Friday, May 05, 2006

An (Evangelical) Mind is a Terrible Thing to Waste

In a passage that challenges evangelical readers on several levels, Dr. Frank Gaebelein, then-Headmaster of the Stony Brook School and a former Co-editor of Christianity Today wrote these words in 1954:

"...But, there are those who tell us, Peter and John were 'unlearned and ignorant men.' So they were, and God by His grace mightily used them. There was, however, another apostle who, instead of being 'unlearned and ignorant,' was one of the finest scholoars of his age. And the influence of Paul, the greatest of all missionaries and the most intellectual of inspired writers, outruns them all.

Nor is Paul the only instance of God's use of consecrated intellect. Augustine, Luther, Calvin, Edwards, Wesley -- all were men of high education who loved learning and used their minds until their work was done. Study the great turning points of Christian history, and in every case you will find behind them solid learning used to the glory of God. With all due honor to Moody and Spurgeon, who lacked formal education but who valued it so highly that they both founded schools, we must acknowledge that Christian history has in the main been made by men of the highest intellectual attainment.

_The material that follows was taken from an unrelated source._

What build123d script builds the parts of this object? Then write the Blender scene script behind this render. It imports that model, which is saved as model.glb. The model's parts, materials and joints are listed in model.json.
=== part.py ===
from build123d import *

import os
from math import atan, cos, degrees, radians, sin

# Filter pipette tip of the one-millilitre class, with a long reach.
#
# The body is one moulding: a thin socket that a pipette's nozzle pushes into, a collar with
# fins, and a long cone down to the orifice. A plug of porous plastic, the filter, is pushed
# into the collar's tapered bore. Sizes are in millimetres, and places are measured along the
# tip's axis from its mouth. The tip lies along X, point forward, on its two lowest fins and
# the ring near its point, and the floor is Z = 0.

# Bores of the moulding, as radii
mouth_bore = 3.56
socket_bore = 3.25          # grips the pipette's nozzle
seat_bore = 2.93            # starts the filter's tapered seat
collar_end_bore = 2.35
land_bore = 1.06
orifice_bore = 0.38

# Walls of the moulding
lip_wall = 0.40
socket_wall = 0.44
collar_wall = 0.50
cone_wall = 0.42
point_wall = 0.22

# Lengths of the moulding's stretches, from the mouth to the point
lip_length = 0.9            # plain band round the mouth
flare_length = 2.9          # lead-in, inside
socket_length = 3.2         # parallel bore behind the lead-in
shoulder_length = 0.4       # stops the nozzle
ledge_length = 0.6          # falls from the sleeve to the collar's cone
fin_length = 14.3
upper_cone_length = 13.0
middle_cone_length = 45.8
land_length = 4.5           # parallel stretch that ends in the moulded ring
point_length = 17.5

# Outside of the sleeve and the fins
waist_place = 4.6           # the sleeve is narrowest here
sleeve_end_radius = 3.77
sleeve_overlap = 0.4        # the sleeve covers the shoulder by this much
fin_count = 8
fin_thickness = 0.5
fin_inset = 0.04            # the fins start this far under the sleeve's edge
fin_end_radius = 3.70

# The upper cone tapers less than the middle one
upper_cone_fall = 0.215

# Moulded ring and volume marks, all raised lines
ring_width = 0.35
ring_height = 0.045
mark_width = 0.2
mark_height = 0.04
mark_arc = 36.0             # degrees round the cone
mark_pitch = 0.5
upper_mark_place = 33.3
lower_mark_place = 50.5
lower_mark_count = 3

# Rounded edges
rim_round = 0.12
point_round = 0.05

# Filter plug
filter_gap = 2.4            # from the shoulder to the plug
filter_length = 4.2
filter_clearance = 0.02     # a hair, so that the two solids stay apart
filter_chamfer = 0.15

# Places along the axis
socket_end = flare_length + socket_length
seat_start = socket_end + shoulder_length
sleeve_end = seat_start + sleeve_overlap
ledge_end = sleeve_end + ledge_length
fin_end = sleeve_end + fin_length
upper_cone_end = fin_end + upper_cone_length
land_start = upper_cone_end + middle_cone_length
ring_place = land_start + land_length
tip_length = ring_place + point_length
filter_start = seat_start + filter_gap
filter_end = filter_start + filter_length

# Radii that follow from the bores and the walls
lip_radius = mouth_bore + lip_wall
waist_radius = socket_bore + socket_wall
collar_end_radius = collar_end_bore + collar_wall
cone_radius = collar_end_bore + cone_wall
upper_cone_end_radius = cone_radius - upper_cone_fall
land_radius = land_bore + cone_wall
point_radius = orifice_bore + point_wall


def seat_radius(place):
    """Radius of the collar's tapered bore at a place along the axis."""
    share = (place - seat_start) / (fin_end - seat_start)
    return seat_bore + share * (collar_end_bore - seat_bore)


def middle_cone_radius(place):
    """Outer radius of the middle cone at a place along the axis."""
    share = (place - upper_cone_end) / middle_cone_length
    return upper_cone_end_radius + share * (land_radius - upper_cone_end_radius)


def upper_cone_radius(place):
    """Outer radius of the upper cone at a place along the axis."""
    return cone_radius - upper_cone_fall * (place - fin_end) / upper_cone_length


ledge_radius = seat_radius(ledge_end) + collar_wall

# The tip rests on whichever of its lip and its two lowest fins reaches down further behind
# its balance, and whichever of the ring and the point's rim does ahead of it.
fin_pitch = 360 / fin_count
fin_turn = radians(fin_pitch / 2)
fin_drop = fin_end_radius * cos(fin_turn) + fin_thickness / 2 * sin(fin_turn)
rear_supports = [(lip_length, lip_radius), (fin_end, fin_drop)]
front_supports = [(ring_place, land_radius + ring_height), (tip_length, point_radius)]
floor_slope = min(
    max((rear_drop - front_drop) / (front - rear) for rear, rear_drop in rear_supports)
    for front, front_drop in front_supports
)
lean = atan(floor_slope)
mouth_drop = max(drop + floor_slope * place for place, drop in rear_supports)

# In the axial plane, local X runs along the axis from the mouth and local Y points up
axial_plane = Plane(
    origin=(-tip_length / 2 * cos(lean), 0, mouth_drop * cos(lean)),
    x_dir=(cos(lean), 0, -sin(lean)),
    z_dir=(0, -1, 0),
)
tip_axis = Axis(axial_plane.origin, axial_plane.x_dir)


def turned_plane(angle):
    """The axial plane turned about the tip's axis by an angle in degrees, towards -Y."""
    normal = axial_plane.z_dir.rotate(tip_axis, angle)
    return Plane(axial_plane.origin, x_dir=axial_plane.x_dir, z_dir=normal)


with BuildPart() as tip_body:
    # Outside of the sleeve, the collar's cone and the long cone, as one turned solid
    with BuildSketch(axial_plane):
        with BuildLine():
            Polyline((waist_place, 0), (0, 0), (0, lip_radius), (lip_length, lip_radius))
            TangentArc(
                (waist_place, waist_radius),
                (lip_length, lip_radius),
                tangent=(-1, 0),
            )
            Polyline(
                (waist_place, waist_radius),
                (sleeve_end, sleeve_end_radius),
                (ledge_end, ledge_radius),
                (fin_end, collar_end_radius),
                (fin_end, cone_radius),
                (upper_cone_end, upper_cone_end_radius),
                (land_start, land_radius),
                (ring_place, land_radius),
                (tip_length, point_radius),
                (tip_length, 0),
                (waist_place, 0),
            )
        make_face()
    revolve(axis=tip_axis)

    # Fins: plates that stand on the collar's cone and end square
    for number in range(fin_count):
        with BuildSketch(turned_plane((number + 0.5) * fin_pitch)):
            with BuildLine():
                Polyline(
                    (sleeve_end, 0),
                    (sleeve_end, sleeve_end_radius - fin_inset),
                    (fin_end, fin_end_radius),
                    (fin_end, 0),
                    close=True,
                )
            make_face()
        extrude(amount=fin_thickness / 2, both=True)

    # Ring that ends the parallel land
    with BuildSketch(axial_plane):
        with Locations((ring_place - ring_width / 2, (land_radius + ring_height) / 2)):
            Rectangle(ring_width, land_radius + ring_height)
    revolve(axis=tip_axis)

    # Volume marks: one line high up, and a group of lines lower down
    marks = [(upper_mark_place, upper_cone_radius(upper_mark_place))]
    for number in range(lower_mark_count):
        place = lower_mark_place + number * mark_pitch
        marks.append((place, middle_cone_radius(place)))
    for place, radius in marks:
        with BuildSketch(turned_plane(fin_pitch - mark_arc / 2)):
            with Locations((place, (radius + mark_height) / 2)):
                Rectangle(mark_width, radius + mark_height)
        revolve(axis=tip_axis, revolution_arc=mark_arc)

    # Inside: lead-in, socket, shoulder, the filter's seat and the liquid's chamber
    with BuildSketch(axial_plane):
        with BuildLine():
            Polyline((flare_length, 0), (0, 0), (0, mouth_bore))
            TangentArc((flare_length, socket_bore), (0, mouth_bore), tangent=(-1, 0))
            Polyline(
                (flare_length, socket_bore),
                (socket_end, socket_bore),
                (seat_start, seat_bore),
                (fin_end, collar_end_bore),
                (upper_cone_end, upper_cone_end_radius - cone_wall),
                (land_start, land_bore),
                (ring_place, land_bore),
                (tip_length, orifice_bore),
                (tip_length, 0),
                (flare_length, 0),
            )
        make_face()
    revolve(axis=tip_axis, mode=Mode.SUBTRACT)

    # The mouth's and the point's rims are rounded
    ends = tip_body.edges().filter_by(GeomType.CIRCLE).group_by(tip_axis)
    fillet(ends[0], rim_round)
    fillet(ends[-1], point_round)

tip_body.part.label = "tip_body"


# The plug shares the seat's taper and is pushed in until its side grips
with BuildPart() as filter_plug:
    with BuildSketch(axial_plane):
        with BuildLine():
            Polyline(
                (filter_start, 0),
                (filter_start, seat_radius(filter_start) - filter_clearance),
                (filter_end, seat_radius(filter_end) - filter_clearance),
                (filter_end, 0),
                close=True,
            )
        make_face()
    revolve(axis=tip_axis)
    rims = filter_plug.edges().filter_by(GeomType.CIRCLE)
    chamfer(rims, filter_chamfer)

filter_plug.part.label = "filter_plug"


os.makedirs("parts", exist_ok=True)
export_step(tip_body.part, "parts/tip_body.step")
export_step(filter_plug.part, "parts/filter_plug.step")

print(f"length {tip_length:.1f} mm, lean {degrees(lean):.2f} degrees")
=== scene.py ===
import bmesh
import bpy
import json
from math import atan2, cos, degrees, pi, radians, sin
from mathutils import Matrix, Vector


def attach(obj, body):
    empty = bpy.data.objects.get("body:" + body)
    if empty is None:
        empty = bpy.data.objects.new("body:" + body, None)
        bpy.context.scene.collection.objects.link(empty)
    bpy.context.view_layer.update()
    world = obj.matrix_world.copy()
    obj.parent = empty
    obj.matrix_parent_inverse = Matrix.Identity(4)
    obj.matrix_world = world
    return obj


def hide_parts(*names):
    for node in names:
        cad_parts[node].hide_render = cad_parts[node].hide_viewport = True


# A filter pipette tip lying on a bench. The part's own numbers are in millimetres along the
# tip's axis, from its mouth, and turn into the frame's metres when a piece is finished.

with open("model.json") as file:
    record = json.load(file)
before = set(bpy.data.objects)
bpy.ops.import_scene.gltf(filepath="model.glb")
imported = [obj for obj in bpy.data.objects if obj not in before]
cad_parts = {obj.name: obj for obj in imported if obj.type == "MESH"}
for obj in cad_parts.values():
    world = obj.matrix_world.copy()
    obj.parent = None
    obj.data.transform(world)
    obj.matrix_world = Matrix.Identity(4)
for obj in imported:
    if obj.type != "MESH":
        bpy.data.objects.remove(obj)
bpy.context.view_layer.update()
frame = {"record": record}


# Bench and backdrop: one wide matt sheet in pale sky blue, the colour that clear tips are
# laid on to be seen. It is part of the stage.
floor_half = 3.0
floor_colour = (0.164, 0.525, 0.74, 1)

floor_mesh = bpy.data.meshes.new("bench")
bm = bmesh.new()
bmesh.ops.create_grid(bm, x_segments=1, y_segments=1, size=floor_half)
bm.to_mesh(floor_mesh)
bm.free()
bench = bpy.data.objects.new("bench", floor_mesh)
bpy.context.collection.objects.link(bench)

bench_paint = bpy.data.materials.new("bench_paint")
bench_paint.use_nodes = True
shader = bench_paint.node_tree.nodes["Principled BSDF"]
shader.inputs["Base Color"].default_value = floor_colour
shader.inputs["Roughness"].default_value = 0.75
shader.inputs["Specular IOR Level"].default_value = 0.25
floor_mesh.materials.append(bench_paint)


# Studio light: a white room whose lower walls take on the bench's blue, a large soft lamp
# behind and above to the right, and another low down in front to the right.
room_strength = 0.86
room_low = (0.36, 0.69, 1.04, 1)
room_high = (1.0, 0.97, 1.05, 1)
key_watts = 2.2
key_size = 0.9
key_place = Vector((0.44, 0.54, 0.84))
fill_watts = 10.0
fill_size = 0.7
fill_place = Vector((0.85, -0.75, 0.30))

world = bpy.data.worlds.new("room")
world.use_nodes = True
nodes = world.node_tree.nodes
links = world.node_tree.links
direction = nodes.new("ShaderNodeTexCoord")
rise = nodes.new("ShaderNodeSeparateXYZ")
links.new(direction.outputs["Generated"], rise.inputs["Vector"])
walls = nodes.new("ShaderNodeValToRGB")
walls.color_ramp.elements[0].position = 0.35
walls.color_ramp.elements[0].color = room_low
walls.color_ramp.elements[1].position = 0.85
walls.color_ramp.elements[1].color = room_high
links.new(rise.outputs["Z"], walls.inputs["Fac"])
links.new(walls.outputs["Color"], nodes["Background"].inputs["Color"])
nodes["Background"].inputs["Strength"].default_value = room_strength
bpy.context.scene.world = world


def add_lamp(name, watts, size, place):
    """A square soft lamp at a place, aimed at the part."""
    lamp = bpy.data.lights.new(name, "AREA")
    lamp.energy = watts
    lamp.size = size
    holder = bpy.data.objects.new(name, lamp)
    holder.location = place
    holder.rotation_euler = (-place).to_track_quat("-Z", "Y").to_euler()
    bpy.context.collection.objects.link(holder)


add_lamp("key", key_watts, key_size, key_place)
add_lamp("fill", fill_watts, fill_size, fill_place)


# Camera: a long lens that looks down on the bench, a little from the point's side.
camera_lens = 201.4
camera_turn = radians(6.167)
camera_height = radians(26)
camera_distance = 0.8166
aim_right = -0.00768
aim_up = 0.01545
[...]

This fact points to the meaning and purpose of Christian education in our own day. It is not a mass movement and never will be. Now as always its raison d'etre is the training of Christian leadership in the whole wide realm of God's truth. The reproach of Christ is one thing, and evangelicalism will always have to bear it; the reproach of obscurantism is another thing, and evangelicalism must make up its mind to stop bearing it. The call today is for a renaissance of evangelical scholarship....

Let us stop being on the defensive. Ours is a view of Scripture, of theology, and of life that is in the mainstream of Christian history. It demands not apology but bold presentation. Our task is not only to outlive and outserve those who do not stand for God's truth; it is also by God's grace to outthink them."